▶ _EXERCISE DATA_:
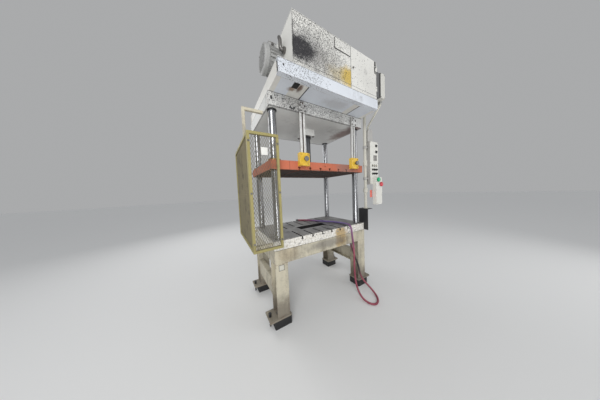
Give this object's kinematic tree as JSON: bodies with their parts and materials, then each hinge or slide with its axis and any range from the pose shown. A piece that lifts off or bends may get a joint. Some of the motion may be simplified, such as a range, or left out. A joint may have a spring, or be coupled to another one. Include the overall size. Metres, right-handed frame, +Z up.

==

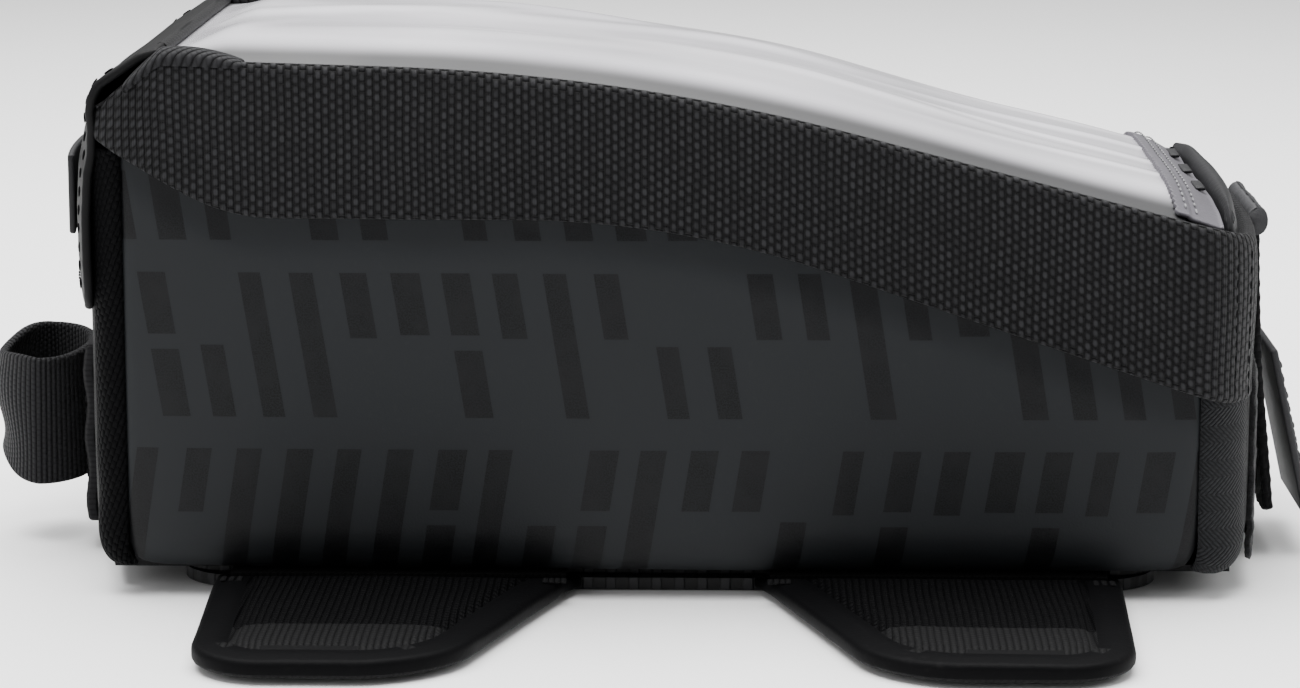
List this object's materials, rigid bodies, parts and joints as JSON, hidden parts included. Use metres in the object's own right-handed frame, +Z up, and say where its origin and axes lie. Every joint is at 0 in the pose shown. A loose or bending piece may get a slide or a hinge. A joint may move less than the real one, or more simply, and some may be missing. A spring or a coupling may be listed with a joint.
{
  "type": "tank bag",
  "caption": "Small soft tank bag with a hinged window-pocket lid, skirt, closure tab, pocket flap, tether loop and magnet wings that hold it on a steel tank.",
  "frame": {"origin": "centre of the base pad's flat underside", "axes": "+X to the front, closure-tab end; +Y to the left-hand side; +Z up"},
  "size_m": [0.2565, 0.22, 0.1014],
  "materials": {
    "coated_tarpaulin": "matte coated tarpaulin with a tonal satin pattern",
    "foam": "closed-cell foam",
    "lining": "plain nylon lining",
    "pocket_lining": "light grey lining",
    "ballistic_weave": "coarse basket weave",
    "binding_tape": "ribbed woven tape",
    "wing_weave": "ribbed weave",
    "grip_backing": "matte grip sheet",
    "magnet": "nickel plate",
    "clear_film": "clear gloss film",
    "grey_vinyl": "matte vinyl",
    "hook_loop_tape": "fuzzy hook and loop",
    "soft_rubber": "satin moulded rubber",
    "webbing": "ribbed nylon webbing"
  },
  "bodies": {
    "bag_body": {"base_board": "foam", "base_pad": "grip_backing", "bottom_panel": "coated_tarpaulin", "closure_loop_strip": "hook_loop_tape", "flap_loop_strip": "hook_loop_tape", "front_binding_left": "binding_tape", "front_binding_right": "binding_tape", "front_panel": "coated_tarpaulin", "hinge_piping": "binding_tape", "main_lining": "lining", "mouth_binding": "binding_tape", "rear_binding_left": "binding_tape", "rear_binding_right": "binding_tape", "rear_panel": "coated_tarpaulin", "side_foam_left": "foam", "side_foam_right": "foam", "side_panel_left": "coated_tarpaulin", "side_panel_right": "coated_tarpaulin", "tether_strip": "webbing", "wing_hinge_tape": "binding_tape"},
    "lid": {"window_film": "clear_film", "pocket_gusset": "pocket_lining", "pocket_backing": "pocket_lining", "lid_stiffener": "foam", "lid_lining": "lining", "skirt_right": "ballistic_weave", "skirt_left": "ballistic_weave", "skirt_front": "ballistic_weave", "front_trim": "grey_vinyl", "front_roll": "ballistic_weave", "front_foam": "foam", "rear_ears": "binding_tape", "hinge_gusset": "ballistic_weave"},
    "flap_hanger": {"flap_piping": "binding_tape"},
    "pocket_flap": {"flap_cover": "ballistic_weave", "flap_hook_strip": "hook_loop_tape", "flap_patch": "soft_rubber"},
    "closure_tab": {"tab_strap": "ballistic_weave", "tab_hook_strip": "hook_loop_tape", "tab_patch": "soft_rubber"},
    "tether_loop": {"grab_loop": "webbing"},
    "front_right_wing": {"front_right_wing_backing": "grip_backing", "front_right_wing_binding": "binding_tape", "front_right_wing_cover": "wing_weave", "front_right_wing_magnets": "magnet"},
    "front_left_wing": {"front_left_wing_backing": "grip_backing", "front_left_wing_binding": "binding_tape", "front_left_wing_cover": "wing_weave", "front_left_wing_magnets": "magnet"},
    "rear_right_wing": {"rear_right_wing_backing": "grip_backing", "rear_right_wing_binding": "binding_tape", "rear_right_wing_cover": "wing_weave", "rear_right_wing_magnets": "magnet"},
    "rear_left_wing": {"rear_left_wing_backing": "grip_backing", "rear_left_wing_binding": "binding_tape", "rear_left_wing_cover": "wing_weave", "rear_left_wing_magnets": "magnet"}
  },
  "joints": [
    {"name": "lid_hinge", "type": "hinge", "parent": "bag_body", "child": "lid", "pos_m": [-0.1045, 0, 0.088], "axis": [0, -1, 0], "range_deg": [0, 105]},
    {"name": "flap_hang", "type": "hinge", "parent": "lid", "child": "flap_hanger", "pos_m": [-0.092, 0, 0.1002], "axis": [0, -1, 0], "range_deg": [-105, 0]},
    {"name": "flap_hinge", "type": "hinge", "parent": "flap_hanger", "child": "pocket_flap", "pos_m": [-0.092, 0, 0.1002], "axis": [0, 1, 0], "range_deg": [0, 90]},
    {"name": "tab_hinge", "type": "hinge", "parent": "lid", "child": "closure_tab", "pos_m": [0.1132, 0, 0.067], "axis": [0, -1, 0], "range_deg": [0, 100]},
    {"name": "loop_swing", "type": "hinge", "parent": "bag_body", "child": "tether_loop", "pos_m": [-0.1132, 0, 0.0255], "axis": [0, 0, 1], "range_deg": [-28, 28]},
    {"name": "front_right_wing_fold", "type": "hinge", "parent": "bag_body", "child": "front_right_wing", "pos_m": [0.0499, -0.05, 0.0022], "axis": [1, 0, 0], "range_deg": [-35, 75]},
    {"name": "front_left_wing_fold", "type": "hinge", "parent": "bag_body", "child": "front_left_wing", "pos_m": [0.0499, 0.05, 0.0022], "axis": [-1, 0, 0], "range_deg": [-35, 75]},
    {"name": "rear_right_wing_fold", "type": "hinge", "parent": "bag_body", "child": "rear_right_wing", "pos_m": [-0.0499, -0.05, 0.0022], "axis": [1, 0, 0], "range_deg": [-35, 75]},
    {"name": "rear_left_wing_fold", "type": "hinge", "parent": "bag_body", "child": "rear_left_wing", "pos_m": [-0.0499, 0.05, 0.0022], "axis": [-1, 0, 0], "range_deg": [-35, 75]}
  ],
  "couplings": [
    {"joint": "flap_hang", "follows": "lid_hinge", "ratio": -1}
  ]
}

* * *

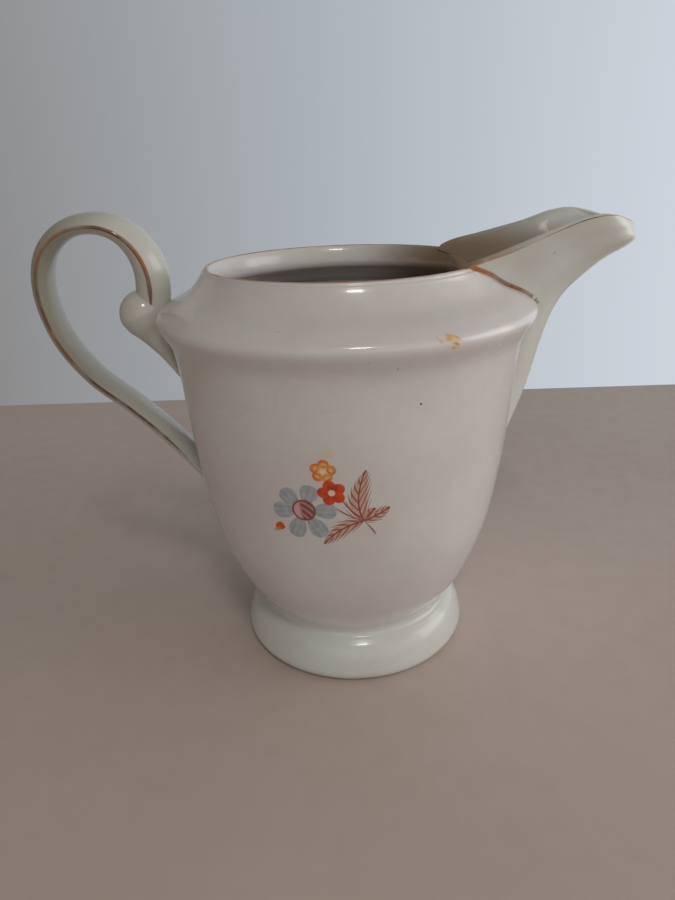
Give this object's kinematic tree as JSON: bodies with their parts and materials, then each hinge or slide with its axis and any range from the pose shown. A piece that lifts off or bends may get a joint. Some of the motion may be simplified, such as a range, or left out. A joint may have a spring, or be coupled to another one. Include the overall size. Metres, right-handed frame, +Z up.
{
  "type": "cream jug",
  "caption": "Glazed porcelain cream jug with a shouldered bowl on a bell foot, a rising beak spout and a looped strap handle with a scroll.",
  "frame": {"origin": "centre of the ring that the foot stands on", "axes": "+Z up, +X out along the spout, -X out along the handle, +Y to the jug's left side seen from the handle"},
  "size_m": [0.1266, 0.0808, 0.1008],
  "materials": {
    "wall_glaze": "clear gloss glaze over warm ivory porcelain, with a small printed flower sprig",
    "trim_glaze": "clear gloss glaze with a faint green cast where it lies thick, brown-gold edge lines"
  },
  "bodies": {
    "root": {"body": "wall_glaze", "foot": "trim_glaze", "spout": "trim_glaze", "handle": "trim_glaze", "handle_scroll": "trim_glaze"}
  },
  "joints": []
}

▶ _GIVEN TASK_:
Scan the listing above and copy all lines containing the word "joints".

▶ _EXERCISE ANSWER_:
List this object's materials, rigid bodies, parts and joints as JSON, hidden parts included. Use metres in the object's own right-handed frame, +Z up, and say where its origin and axes lie. Every joint is at 0 in the pose shown. A loose or bending piece may get a slide or a hinge. A joint may move less than the real one, or more simply, and some may be missing. A spring or a coupling may be listed with a joint.
  "joints": [
  "joints": []